Who is to blame for this? You might expect me to say that society, or Hollywood, or some other part of the media is at fault.  But the television shows, movies and rap videos that glamorize crass hedonistic materialism are merely indicative of wider trends.  Wayne Rooney is the way that he is because of weak parenting and a lack of scruples.  The contempt he has shown for his wife and the lack of respect for the authority of his manager can all be traced to the values (or lack there of) instilled by his family. This can be said for all humans.  The childish behavior of misters Rooney,Franc Ribery, Tiger Woods, Brett Favre  etc., are I believe related to the break down of family values.  That’s not to say that the parents of all these athletes were necessarily the most guilty party in every case, but something, whatever it is,  allowed their own vanity to take precedence over their family.

The backlash against Rooney from fans, his teammates, and other managers is refreshing in a way.  Too often the bad behaviour of a player is shrugged off as long as he scores goals, or brings in more money to the club.

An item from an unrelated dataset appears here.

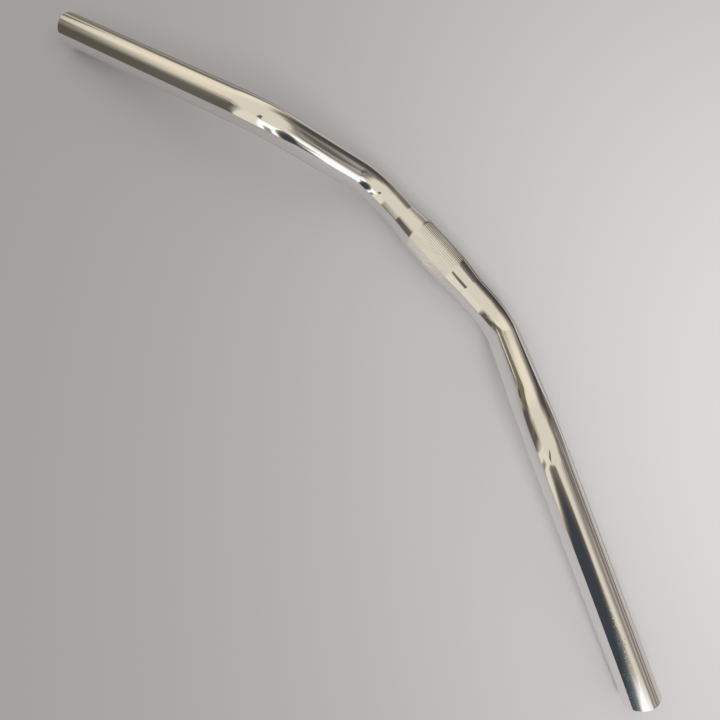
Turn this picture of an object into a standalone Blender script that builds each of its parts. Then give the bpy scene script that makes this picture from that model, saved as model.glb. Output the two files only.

Some Man U supporters took such offence to this whole debacle that they picketed his house.   Although, like all tabloid wars, this story will fade away and be replaced by the next player behaving badly, there is something to gleaned from it.  Nearly everyone is backing up Sir Alex Ferguson. To me that says people don’t really want what the Rooneys, Beckhams, and Ronaldos of this world represent.  We don’t want gold coloured football boots, annoying ring tones, gelled hair and pointless twitters. We want back the world as it’s supposed to be, the one we learnt about in the stories told to us during childhood.  A world that puts honour and loyalty ahead of frivolities. We want decency back.